═════ Materials provided

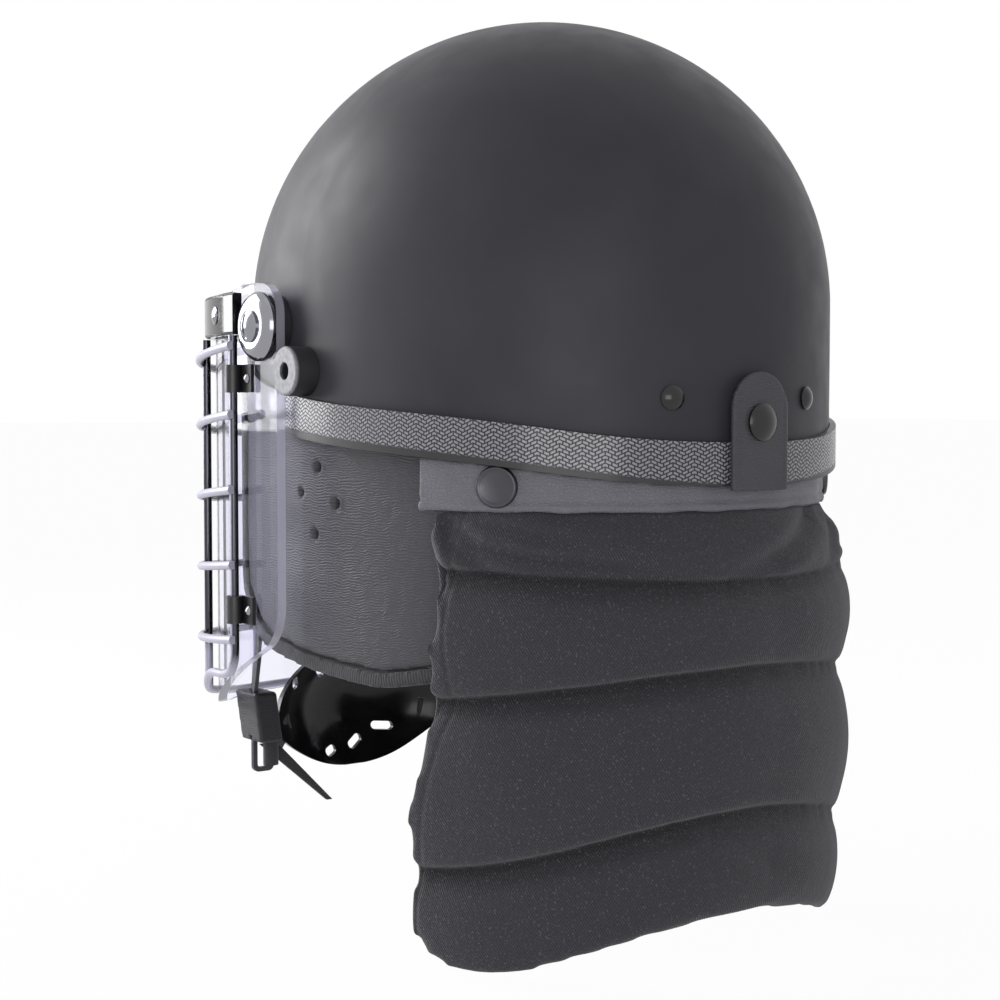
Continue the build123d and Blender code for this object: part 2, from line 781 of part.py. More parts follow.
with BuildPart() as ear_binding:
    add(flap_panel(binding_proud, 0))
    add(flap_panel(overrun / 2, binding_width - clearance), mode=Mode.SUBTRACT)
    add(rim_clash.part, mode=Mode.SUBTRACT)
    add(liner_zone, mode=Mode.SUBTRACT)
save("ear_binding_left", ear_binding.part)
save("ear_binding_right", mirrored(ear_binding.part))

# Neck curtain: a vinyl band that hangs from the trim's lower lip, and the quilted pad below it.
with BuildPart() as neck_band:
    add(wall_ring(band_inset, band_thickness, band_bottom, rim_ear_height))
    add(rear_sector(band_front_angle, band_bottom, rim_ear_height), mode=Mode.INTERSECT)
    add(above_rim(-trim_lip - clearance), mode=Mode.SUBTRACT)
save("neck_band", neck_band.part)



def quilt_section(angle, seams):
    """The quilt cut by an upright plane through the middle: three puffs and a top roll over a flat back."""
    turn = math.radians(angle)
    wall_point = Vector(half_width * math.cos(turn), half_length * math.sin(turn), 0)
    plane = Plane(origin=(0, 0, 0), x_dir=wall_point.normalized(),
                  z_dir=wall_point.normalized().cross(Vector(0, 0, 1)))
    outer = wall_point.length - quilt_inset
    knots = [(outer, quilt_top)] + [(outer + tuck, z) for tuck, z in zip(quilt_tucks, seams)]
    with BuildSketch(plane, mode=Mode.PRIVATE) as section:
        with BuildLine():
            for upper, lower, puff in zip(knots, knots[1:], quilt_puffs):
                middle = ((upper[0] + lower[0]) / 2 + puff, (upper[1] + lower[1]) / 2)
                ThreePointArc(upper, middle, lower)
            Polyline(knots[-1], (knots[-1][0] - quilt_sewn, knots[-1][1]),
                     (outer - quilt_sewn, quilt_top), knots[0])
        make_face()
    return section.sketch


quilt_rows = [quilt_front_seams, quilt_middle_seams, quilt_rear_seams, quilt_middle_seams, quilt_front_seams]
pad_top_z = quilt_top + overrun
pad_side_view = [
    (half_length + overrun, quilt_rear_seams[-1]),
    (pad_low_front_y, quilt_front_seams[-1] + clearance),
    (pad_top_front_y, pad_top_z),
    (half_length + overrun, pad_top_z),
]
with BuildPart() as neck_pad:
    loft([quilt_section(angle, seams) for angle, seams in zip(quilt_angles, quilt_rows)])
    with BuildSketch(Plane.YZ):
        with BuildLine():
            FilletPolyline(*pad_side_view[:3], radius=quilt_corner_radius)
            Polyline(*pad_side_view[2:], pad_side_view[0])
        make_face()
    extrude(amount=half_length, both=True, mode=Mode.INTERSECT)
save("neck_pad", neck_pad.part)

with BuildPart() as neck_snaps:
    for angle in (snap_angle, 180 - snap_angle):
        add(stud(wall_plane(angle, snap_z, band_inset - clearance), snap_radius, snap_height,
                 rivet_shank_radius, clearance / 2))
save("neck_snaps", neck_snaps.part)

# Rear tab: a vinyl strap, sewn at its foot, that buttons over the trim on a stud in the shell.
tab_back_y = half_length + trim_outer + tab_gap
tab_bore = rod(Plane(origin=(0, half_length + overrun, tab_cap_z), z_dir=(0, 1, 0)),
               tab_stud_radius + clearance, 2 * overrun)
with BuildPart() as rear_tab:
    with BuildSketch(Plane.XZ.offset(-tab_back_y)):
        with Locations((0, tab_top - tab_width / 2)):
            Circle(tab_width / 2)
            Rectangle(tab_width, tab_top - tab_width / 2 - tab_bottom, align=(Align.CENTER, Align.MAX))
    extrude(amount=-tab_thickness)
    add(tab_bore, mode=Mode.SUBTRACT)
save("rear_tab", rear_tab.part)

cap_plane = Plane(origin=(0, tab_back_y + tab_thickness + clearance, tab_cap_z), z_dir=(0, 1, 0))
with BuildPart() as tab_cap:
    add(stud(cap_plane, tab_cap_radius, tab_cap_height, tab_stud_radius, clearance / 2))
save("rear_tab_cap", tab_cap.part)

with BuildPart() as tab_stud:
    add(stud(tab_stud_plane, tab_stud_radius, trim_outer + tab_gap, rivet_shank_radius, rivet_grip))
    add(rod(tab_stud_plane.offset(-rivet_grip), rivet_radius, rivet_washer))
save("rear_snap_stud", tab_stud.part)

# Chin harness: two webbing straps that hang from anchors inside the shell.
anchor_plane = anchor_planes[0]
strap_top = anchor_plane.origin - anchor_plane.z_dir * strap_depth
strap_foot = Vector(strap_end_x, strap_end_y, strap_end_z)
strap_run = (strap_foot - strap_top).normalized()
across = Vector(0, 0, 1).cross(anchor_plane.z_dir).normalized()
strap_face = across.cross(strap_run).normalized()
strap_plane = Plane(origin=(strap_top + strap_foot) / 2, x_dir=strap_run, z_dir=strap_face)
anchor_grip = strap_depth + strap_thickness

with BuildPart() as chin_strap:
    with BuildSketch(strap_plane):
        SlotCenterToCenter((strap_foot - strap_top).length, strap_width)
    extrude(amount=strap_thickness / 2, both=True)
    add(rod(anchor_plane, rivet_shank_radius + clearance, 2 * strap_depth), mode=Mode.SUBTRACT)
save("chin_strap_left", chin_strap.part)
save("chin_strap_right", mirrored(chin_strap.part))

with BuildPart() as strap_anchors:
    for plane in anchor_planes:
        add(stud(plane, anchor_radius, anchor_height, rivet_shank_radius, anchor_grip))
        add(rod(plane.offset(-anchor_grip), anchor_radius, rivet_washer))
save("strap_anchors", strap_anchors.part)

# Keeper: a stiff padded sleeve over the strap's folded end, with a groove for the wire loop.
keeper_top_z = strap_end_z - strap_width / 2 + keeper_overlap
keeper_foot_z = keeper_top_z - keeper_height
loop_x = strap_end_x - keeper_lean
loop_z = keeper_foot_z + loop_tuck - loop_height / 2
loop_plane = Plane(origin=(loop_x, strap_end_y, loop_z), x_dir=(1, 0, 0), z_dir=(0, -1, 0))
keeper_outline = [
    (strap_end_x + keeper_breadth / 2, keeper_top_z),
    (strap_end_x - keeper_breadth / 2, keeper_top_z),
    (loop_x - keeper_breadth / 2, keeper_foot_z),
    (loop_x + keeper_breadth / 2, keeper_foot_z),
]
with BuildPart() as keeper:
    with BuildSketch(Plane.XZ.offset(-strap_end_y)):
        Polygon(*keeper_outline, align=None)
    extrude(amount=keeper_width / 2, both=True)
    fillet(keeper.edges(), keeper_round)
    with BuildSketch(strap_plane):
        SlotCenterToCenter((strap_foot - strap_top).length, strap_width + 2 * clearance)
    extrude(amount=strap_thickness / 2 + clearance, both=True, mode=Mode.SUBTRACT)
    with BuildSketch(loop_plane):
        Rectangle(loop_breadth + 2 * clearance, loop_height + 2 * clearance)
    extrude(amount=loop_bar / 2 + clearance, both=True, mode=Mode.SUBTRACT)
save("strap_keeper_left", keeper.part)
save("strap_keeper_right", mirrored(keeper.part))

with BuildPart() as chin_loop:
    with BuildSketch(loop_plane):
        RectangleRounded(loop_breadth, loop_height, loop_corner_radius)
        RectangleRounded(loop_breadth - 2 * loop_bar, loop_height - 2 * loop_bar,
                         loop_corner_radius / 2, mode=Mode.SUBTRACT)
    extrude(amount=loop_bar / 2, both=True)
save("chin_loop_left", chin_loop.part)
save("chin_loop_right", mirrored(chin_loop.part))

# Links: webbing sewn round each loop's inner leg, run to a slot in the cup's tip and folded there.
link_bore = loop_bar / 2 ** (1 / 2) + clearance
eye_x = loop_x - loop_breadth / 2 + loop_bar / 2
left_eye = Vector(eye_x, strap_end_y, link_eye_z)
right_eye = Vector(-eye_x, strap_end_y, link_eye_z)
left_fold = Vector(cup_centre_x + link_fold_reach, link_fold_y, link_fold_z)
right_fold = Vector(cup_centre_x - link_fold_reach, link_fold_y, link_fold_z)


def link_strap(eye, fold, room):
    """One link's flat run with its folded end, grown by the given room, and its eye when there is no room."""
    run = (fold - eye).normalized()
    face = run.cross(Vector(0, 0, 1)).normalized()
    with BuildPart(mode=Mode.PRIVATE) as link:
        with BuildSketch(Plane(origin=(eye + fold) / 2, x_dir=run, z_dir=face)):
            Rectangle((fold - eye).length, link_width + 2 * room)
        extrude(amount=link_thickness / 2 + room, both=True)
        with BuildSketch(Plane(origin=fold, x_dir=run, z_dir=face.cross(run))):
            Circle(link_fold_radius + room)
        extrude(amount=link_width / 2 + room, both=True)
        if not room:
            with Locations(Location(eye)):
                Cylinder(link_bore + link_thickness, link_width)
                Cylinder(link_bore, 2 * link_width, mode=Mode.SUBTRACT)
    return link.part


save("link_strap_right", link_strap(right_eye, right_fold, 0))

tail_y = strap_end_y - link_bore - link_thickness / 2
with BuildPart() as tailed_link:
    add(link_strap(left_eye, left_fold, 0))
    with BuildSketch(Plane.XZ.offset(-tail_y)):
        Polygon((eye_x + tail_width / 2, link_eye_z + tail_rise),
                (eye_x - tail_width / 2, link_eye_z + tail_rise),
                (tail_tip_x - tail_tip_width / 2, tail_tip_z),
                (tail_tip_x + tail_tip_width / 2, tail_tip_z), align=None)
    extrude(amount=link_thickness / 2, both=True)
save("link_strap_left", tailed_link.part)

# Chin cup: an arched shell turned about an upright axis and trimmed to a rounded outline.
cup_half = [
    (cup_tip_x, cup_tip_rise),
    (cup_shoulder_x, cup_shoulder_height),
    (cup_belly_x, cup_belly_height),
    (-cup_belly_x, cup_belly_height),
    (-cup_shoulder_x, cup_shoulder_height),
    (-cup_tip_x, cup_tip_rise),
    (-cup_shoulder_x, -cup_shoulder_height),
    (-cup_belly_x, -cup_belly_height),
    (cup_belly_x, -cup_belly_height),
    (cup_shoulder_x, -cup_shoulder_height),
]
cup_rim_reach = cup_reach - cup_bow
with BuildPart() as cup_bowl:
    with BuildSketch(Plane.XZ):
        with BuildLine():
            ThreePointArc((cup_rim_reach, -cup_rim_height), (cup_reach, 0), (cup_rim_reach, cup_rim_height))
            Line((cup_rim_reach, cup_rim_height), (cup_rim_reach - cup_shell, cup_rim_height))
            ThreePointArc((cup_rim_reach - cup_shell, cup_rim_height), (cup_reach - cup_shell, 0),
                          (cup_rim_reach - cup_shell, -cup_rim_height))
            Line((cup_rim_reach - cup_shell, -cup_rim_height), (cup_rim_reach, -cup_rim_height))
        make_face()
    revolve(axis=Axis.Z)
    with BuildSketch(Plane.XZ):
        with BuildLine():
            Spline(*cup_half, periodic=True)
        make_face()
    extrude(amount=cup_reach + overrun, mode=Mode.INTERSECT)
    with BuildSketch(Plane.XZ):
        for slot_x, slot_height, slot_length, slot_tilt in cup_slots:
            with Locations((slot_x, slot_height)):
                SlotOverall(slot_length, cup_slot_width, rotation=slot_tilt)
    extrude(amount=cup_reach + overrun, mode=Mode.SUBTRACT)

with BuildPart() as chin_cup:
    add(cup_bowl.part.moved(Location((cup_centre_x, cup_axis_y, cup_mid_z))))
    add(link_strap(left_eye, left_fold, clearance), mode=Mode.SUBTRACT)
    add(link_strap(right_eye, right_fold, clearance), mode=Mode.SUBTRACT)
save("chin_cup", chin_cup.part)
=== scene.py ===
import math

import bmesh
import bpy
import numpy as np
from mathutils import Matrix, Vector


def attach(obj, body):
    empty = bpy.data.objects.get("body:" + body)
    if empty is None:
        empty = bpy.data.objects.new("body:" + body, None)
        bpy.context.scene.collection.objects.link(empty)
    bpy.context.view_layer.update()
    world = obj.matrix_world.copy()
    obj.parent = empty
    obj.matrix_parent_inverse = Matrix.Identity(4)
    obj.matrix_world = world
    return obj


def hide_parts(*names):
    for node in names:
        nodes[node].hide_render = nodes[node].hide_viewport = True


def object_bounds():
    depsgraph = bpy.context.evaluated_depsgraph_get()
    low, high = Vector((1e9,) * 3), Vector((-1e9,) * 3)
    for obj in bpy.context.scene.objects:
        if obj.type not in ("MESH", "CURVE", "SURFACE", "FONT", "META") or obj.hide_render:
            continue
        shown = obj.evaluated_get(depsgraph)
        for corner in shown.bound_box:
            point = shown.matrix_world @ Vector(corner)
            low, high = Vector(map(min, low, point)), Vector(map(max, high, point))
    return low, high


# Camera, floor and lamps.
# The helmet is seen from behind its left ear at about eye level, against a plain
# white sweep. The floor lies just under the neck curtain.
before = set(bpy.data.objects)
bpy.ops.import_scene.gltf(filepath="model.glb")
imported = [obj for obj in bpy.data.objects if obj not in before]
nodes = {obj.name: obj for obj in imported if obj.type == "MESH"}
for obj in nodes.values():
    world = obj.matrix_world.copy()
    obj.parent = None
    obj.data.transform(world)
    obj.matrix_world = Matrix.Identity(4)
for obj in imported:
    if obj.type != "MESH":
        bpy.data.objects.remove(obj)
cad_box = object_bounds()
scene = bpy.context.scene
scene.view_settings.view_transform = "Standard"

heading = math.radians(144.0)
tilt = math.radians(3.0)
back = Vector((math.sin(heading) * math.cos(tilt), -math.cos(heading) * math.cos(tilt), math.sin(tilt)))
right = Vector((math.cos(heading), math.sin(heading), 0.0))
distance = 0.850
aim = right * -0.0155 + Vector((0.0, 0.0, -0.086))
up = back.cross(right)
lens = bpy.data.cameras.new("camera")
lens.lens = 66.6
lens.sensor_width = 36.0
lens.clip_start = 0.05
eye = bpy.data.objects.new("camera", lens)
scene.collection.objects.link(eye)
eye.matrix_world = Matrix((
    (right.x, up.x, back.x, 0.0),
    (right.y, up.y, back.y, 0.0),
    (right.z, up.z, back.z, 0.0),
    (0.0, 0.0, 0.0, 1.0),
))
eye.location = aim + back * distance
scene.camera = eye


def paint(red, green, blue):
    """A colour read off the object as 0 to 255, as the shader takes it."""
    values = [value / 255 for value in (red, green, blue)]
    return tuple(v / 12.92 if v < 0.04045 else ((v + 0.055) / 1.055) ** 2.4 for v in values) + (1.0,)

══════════
═════ Materials provided

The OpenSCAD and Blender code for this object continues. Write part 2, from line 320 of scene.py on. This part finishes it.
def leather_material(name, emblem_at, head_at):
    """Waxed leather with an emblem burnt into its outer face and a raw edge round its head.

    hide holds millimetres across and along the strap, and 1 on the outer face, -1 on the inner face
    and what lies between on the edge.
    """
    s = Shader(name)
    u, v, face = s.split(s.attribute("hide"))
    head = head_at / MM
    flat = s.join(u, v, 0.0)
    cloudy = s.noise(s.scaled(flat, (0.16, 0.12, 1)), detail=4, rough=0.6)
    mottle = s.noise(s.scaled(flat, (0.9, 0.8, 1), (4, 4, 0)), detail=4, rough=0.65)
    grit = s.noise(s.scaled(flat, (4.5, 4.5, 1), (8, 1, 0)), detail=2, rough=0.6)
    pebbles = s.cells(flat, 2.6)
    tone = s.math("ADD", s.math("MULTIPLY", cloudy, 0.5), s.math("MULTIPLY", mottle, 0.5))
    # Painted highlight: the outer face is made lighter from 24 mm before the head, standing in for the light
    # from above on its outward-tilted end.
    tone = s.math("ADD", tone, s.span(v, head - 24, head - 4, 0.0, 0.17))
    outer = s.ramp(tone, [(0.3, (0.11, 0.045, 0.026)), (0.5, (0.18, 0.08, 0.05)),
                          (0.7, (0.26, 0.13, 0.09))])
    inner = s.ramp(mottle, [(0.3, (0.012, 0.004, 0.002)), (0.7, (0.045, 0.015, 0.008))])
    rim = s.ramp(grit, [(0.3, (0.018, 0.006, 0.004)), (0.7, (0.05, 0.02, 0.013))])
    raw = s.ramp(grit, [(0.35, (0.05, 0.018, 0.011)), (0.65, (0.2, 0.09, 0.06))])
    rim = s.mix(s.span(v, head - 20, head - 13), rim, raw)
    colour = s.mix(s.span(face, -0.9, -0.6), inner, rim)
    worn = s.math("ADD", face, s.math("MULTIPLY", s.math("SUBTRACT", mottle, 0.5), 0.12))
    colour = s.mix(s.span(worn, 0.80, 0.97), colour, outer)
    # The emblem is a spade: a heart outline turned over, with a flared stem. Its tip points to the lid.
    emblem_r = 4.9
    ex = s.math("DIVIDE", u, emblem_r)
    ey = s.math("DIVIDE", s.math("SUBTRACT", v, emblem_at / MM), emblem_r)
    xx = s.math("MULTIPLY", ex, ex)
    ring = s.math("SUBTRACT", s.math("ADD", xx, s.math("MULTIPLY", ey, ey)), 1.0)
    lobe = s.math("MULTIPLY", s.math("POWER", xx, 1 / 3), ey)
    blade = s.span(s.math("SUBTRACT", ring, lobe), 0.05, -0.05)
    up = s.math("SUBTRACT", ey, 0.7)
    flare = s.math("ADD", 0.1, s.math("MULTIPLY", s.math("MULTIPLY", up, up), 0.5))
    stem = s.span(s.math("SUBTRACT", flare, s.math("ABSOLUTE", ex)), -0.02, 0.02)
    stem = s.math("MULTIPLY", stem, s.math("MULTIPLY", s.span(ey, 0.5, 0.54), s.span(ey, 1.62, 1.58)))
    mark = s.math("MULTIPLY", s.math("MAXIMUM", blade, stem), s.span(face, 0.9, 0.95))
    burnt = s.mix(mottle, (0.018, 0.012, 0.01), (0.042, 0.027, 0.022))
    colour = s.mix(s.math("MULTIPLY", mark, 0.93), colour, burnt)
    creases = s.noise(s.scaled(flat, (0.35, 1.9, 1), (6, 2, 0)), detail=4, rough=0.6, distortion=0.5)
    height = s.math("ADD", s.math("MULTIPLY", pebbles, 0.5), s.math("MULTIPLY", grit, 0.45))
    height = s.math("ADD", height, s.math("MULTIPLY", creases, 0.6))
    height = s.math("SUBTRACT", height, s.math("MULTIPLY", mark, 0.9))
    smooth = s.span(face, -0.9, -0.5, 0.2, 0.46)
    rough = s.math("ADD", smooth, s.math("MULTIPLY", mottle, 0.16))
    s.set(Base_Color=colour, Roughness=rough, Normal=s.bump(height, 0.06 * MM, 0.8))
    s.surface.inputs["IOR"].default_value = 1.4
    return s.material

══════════

Task requirements
Output exactly the lines of the material above from the one containing "right_fold, clearance), mode=Mode.SUBTRACT)" up to and including the one containing "nodes[node].hide_render = nodes[node].hide_viewport".

Solution to the problem
    add(link_strap(right_eye, right_fold, clearance), mode=Mode.SUBTRACT)
save("chin_cup", chin_cup.part)
=== scene.py ===
import math

import bmesh
import bpy
import numpy as np
from mathutils import Matrix, Vector


def attach(obj, body):
    empty = bpy.data.objects.get("body:" + body)
    if empty is None:
        empty = bpy.data.objects.new("body:" + body, None)
        bpy.context.scene.collection.objects.link(empty)
    bpy.context.view_layer.update()
    world = obj.matrix_world.copy()
    obj.parent = empty
    obj.matrix_parent_inverse = Matrix.Identity(4)
    obj.matrix_world = world
    return obj


def hide_parts(*names):
    for node in names:
        nodes[node].hide_render = nodes[node].hide_viewport = True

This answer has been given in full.